Yukarıdaki bendin en güzel yönü mısraların gizli dokusuna sinen iç ezgidir. Bu bendin ses vurgusu(Alliterasyonu) harikadır.
Gönül şarabımı duygudan tasta, ... mısrasına ''tasta'' yerine tastaN şeklinde iyelik atanmasıyla anlam daha da keskinleşir. Bunun için üst mısraların harika ses vurgusunu yitirtmeden düzenlemeye gidilebilir. ''n'' sesinin eksikliği alttaki mısrayla perçinlenişi zayıflığa götürüyor.
Vuslatta bahara gelince sıra,
Nedendir kalbini kanatan yara?
Büyüler içinde başka diyara,
Sevgimle uçardın sana ne oldu.
Şiirin yukarıdaki bölümü nefis bir dörtlüktür. ''yara'' ve ''diyara'' arasındaki tunç uyak çok güzeldir. ''Sıra'' kelimesi tunç uyağa tam uyakla bağlanmış olsa da ilk mısranın anlam keskinliği uyak için harcanamayak güzelliktedir. söz konusu mısrayı uyak için değiştirmeye kalkışmak kaş yapayım derken göz çıkarmak olurdu. Muhtemelen şairin aklına: Miyara, şiyara, ayara,... vb uyaklar gelmiştir. ancak bu mısra anlam yönüyle bu haliyle güzeldir.
Gönlünü çaldıysa başka birisi,
Susarım söylemem, kalsın gerisi.
Kalbime taht kuran sevda perisi,
Hicrandan kaçardın sana ne oldu?
Final bentleri şiirlerin okuyucusunun aklına kazındığı bölümdür. Mahlasların bu bende işlenmesi vurgu, anlam zenginliği ve ifade keskinliğinin bu bölüme aktarılması altında yatan ana düşünce: Şiirlerin final bendiyle okuyucusun aklında yer edinmesini sağlamaktır. Yukarıdaki final bendi şiirinin akıllarda kalmasını sağlayacak güçtedir.

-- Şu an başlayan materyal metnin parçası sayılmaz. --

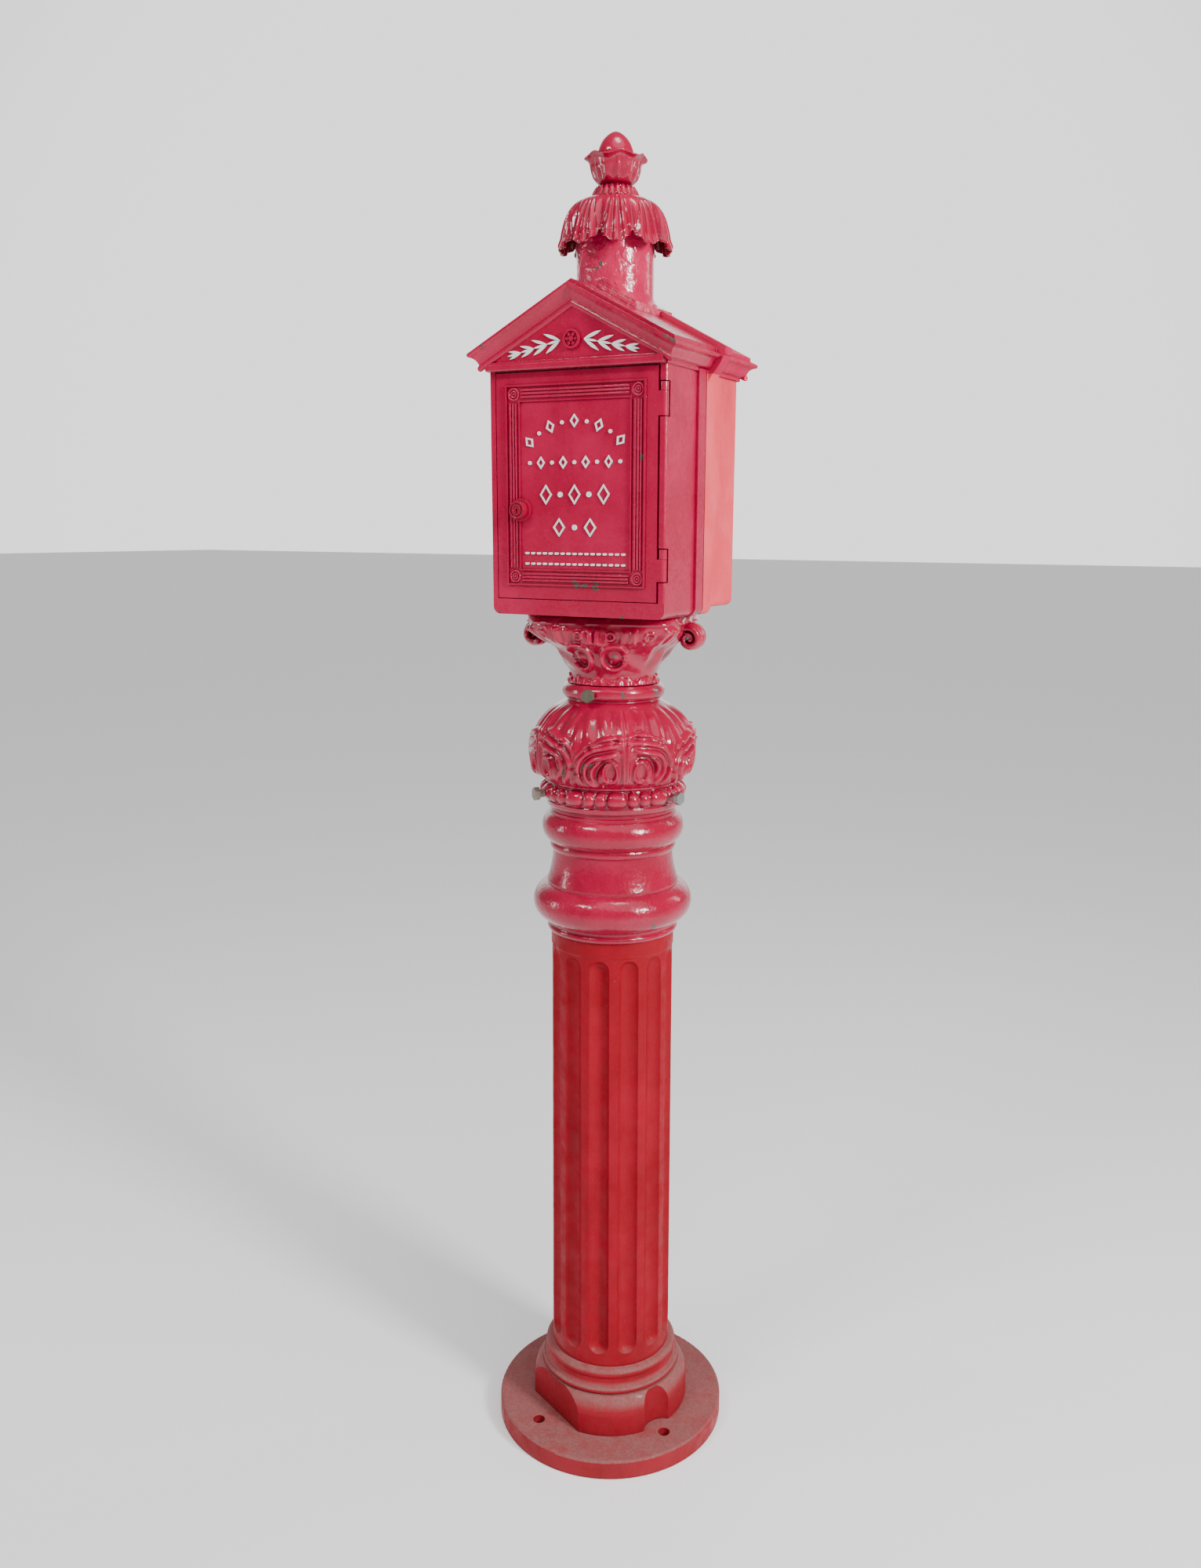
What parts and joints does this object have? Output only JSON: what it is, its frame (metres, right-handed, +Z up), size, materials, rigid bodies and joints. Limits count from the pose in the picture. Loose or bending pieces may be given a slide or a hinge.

Kalbime taht kuran sevda perisi,
Hicrandan kaçardın sana ne oldu?
Bendin son iki mısrası ''USTALIK İŞTE BUDUR !'' dedirtecek türdendir.
Sonuç olarak: şiir, yer yer uyak ve kısmi anlam güçsüzlüklerine uğrasa da; akıcılığı ve his yönüyle ile güzel bir şiirden öte bestelemesi gereken bir güfte olmuştur. Bu kalemin çok daha başarılı şiirler yazacağına inanıyorum. Düşündüm bu şiirin hakkı kaç puandır diye: Gönlümden 8.5 puan geçiyor.
Diğer şiirlerinizin de bir kısmına göz gezdirdim, bundan çok daha güzel şiirleriniz de var, ancak şairlerin son şiirlerini yorumlamakta olduğumdan yorumum da bu şiirinize kısmet oldu.
Not: Sevgili şair yazdıklarım hoşunuza gitmediyse yorumumu silebilirsiniz. İnanınız ki alınmam. Emeğimi gönülden helal ettim bilesiniz.